The clergy claimed that "the dignity of the church is decently sustained by this magnificence." This was their excuse for spending so much on making the church downright ostentatious and for spending so much on themselves. Times had changed since the days of Ambrose who presided over the Synod of Aquileia. Out of this synod there came the statement, "Glorious is poverty in the priests of the Lord." No longer were the priests impoverished, but instead they were often quite wealthy.

Still on the subject of excesses by the church, Calvin writes, "Nothing at all pleases except what savors of excess and the corruption of the times. Meanwhile, so far are they from taking due care of living temples that they would rather let many thousands of the poor die of hunger than break the smallest cup or cruet to relieve their need." The offerings given to the church are dedicate to Christ. Since they are dedicated to Christ, they should be distributed according to His will, and not hoarded by the clergy and the church.

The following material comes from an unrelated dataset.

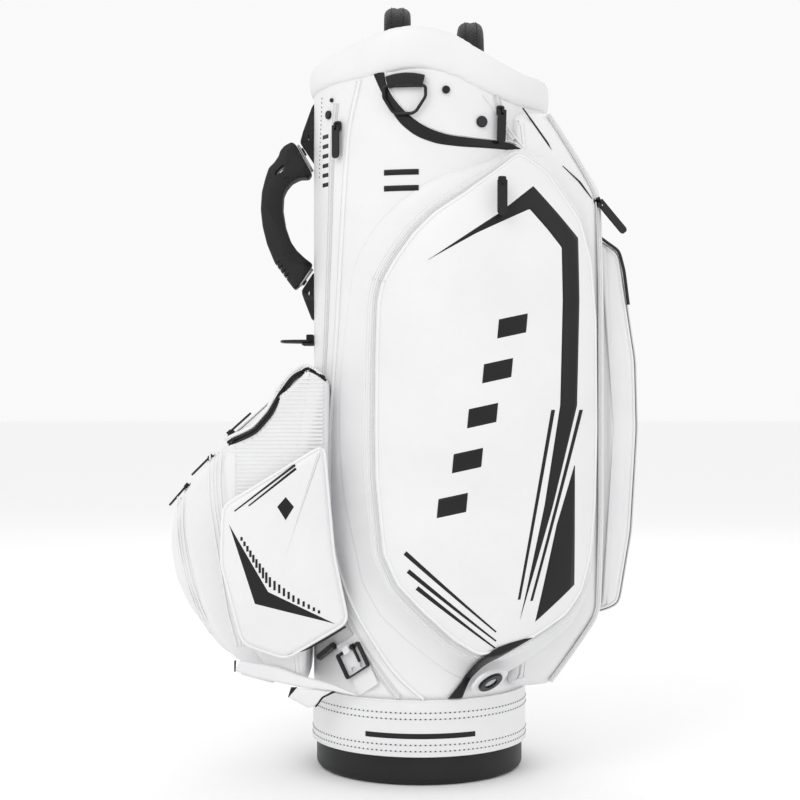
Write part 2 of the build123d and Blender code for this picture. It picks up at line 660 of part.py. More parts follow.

The last section is almost a summary of everything covered in this chapter. There is no real church order in the Roman church. The early church fathers lived simple lives and met in simple buildings (usually houses). By Calvin's day the clergy lived lives of excess and assembled the people in large, opulent churches. Jerome wrote, "the glory of the bishop is to provide for the poor; the disgrace of all priests, to seek after their own riches." Once again, Calvin declares that the diaconate has disappeared from the Roman church.